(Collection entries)
|---|

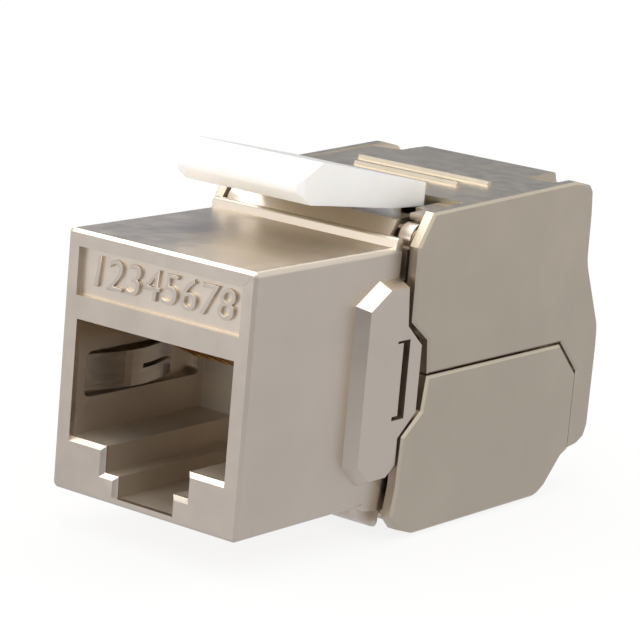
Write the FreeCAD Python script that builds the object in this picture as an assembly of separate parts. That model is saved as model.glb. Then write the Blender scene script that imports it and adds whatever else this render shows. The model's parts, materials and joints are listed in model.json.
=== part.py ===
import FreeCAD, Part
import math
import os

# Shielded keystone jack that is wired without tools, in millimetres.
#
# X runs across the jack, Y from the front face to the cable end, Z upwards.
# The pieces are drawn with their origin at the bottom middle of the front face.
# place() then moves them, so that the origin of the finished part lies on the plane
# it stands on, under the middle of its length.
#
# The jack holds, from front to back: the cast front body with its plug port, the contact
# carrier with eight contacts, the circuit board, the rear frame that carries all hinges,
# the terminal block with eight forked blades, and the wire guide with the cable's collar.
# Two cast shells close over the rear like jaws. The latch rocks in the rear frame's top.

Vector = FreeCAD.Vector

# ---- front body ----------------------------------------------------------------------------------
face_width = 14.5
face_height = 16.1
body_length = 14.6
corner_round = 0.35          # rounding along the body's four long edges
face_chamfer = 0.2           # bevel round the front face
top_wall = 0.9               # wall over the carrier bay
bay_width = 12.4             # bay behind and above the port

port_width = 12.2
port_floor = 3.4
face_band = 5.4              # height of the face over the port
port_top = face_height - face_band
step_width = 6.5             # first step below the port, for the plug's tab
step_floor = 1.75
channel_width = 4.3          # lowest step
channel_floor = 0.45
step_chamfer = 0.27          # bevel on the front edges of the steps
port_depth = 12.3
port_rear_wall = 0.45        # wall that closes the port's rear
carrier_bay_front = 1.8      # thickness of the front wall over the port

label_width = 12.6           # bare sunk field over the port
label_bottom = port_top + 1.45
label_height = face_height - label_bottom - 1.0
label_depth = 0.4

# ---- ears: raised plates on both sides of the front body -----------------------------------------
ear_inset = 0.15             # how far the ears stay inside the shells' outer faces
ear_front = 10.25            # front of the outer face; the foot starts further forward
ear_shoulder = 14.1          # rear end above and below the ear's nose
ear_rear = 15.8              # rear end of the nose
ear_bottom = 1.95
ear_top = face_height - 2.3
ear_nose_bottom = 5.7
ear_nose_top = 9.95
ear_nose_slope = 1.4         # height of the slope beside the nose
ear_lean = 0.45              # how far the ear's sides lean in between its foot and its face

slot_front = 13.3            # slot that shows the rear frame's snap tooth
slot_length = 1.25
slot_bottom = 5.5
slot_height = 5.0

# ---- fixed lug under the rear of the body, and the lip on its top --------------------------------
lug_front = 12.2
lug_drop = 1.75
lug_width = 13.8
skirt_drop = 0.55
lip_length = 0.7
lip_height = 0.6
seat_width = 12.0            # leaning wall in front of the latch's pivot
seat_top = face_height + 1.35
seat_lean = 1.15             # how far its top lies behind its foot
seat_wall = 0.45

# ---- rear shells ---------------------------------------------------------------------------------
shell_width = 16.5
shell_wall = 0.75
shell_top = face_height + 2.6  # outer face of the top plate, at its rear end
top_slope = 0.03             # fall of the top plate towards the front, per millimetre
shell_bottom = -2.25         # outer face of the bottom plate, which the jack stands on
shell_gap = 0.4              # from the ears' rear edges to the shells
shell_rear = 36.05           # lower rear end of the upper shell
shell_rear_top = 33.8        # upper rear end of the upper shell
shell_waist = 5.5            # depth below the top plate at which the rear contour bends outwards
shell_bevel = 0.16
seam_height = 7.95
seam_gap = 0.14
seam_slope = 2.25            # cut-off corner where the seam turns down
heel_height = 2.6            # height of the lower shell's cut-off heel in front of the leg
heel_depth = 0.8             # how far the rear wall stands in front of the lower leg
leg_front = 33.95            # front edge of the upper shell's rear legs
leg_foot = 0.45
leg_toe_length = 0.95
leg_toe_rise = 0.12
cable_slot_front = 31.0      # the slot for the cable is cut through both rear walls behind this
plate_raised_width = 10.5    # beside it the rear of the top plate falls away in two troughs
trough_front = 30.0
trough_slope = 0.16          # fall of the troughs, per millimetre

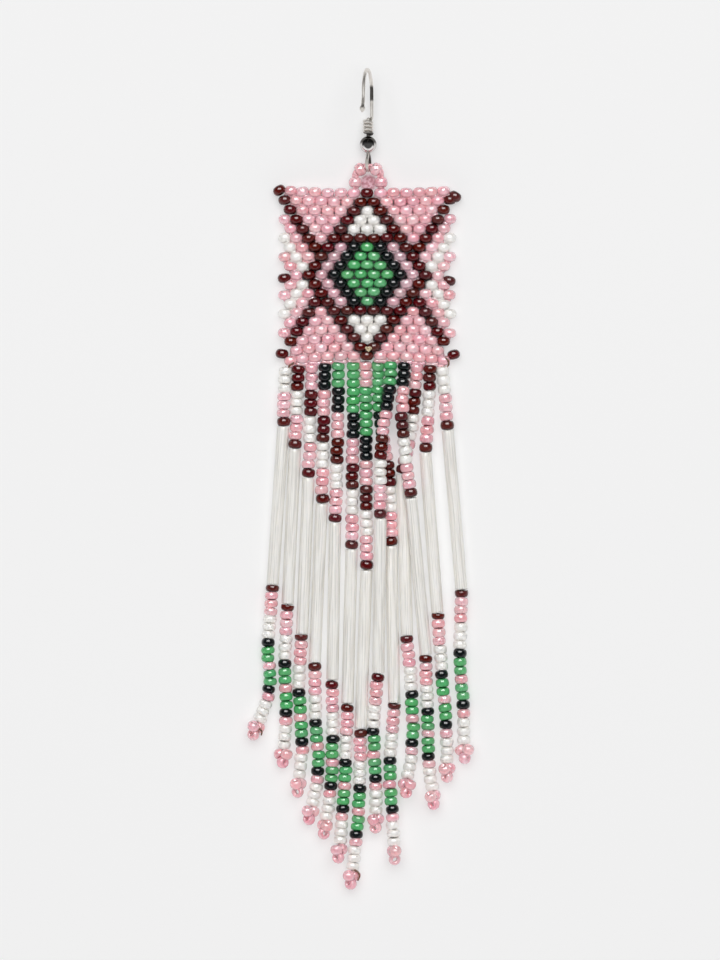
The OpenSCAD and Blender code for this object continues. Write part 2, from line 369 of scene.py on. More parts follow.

|---|

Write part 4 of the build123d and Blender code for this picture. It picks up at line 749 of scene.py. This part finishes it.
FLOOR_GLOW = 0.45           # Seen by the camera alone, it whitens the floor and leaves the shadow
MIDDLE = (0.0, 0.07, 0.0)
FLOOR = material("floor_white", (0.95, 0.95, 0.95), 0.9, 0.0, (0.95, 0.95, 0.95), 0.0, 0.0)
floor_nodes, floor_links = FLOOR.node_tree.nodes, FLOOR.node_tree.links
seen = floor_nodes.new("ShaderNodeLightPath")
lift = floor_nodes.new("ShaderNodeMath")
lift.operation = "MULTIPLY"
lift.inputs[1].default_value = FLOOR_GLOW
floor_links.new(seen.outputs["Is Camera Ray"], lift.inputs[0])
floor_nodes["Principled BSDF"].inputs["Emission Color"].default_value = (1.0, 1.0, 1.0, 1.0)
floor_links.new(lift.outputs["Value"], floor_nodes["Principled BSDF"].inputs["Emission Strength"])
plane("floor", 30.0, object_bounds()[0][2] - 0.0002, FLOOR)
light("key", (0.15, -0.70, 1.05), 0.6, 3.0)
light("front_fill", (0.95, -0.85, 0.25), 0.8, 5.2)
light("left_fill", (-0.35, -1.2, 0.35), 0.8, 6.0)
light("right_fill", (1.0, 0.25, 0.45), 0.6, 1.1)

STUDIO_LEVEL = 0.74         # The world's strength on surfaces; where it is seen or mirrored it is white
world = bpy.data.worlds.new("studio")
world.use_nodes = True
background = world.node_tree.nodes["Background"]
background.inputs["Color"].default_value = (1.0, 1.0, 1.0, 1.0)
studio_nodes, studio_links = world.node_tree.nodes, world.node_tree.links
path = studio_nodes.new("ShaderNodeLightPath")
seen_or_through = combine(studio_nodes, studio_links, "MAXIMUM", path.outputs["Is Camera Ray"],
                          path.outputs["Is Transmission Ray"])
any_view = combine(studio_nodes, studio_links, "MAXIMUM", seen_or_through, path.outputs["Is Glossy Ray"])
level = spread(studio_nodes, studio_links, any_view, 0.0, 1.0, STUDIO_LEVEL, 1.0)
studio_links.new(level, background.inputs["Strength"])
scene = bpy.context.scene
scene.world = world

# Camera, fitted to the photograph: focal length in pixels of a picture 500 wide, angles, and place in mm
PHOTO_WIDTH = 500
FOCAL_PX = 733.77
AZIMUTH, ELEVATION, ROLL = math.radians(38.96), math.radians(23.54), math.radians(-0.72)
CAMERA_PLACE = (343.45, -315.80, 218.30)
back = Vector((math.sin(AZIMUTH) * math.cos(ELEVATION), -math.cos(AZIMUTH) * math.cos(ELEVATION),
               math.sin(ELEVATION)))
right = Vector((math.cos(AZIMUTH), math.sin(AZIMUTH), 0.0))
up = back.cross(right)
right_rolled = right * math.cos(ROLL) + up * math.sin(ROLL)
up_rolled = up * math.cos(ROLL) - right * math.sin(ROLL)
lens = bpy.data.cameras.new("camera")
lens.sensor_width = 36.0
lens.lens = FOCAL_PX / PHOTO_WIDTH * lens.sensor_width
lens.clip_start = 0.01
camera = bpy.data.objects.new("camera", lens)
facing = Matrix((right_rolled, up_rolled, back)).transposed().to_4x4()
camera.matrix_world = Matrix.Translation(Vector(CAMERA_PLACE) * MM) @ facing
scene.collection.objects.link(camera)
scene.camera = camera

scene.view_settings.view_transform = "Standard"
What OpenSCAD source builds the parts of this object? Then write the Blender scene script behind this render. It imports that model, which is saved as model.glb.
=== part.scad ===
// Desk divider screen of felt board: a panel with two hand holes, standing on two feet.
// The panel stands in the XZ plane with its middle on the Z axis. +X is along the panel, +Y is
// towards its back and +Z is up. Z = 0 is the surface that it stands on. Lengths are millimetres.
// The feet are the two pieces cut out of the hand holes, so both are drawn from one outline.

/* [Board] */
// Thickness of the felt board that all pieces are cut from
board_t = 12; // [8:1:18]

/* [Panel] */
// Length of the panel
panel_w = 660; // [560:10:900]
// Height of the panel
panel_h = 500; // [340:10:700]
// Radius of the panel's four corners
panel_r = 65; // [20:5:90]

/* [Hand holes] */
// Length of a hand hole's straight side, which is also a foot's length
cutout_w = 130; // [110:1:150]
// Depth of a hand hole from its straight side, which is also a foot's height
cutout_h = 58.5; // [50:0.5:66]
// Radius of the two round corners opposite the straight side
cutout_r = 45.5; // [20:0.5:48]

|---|

Count every line in the listing above that holds "model", then report only the count.

=== EXERCISE ANSWER ===
2